Provided data:
--------------------

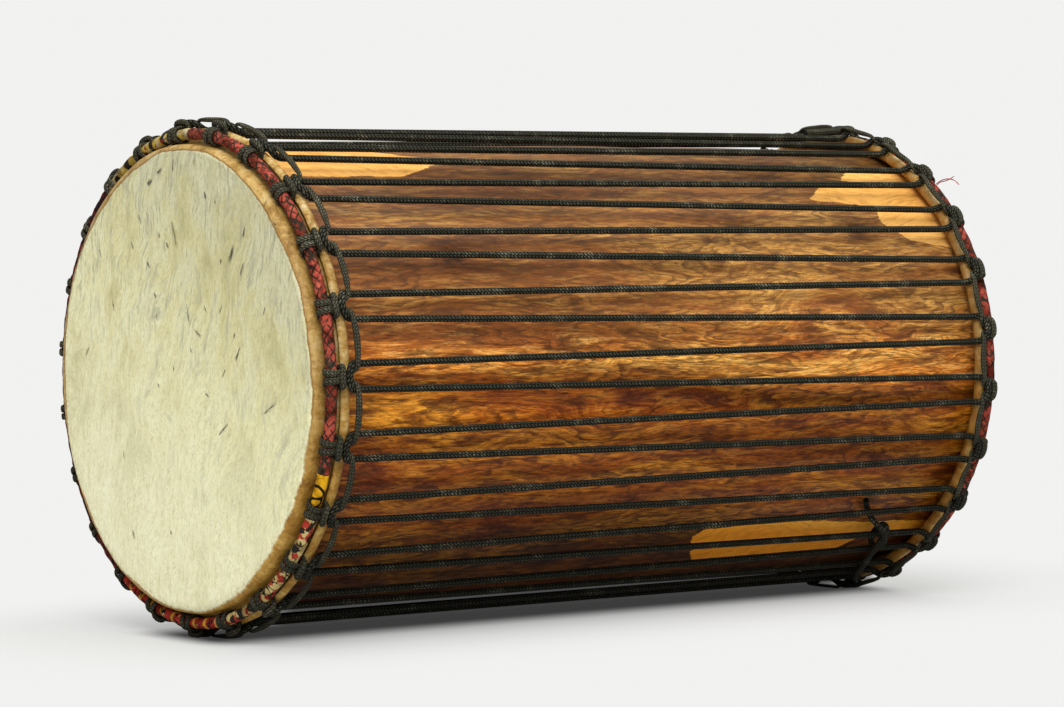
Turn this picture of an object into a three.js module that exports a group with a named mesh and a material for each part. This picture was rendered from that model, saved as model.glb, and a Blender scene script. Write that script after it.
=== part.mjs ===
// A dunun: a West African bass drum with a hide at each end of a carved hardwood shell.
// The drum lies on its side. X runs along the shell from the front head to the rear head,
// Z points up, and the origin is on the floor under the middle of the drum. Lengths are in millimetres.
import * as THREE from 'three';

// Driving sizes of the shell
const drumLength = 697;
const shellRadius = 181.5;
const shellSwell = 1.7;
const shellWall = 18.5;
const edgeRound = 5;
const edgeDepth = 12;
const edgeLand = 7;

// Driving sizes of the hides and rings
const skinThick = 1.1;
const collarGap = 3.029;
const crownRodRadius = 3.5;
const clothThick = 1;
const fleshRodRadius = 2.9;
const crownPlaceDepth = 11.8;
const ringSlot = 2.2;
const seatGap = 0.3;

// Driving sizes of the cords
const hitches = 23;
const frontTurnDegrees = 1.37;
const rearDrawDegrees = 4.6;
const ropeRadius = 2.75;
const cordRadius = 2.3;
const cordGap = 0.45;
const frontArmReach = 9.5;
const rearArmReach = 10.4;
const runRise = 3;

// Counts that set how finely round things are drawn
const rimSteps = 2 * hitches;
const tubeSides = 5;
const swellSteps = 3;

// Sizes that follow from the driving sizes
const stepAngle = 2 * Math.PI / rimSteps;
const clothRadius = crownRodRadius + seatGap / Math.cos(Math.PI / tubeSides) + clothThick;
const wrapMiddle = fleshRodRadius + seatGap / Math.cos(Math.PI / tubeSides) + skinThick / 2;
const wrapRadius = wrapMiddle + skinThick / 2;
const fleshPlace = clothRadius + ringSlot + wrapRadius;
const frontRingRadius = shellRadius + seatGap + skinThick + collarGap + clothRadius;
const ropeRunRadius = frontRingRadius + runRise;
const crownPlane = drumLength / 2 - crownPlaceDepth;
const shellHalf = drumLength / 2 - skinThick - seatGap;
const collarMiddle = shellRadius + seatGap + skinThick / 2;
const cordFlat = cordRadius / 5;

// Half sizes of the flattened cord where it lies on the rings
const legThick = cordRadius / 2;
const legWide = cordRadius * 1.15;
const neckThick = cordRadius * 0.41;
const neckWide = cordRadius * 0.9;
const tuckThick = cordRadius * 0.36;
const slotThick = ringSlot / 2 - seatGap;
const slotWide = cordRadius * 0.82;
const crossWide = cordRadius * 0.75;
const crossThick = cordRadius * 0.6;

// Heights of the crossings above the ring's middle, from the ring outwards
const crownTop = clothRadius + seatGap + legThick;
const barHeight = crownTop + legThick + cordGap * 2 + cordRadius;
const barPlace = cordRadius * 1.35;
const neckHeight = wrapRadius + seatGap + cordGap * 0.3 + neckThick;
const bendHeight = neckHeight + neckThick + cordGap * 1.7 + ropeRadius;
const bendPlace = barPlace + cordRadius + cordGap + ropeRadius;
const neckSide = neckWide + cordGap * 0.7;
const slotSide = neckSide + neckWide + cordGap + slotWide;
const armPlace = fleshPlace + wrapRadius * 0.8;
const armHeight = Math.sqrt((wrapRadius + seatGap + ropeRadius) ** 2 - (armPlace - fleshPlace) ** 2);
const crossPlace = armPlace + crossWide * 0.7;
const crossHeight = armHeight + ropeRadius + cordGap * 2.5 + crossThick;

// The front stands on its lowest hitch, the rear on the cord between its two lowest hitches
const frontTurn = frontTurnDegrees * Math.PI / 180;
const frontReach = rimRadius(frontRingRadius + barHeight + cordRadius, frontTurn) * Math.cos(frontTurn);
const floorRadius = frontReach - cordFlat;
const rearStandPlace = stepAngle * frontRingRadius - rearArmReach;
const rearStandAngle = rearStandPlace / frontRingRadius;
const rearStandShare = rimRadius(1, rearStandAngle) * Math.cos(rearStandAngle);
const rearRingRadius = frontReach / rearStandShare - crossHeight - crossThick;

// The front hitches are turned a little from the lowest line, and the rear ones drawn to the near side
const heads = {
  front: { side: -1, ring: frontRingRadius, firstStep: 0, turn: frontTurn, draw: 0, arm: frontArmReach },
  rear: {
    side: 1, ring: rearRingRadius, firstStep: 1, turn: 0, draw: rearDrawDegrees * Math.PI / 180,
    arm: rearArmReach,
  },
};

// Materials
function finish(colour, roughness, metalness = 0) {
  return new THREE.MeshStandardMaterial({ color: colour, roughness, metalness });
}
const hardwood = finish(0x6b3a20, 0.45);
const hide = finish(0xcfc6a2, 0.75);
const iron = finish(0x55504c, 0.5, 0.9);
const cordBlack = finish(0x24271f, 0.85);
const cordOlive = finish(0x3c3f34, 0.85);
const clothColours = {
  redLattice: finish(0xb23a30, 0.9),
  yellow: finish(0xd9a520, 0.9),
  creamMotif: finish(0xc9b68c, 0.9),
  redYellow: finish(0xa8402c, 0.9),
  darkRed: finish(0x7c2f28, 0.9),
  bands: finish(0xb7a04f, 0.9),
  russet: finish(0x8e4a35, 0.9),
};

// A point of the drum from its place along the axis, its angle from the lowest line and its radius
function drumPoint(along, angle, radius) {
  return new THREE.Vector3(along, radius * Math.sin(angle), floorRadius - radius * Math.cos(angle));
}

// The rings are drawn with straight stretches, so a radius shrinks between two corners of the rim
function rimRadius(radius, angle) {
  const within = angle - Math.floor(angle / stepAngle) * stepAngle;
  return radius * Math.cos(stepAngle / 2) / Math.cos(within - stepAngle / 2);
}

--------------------

Request: Quote verbatim the opening lines of the listing above, ending with the line where "import * as THREE from 'three';" appears; include both endpoints and nothing more.

Response for this exercise:
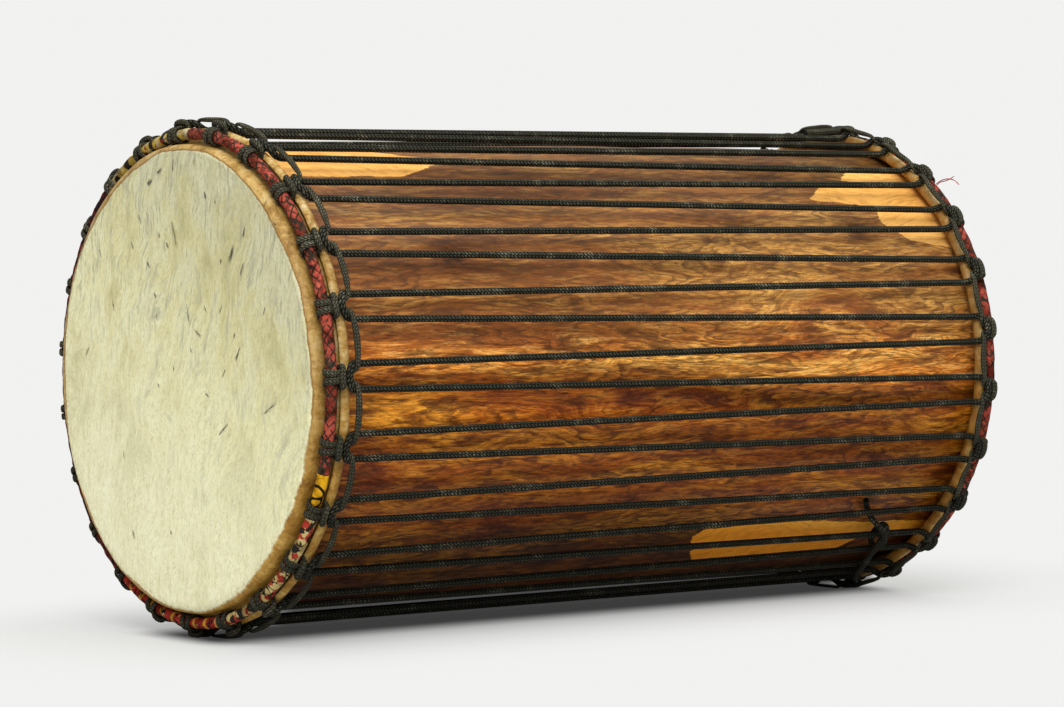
Turn this picture of an object into a three.js module that exports a group with a named mesh and a material for each part. This picture was rendered from that model, saved as model.glb, and a Blender scene script. Write that script after it.
=== part.mjs ===
// A dunun: a West African bass drum with a hide at each end of a carved hardwood shell.
// The drum lies on its side. X runs along the shell from the front head to the rear head,
// Z points up, and the origin is on the floor under the middle of the drum. Lengths are in millimetres.
import * as THREE from 'three';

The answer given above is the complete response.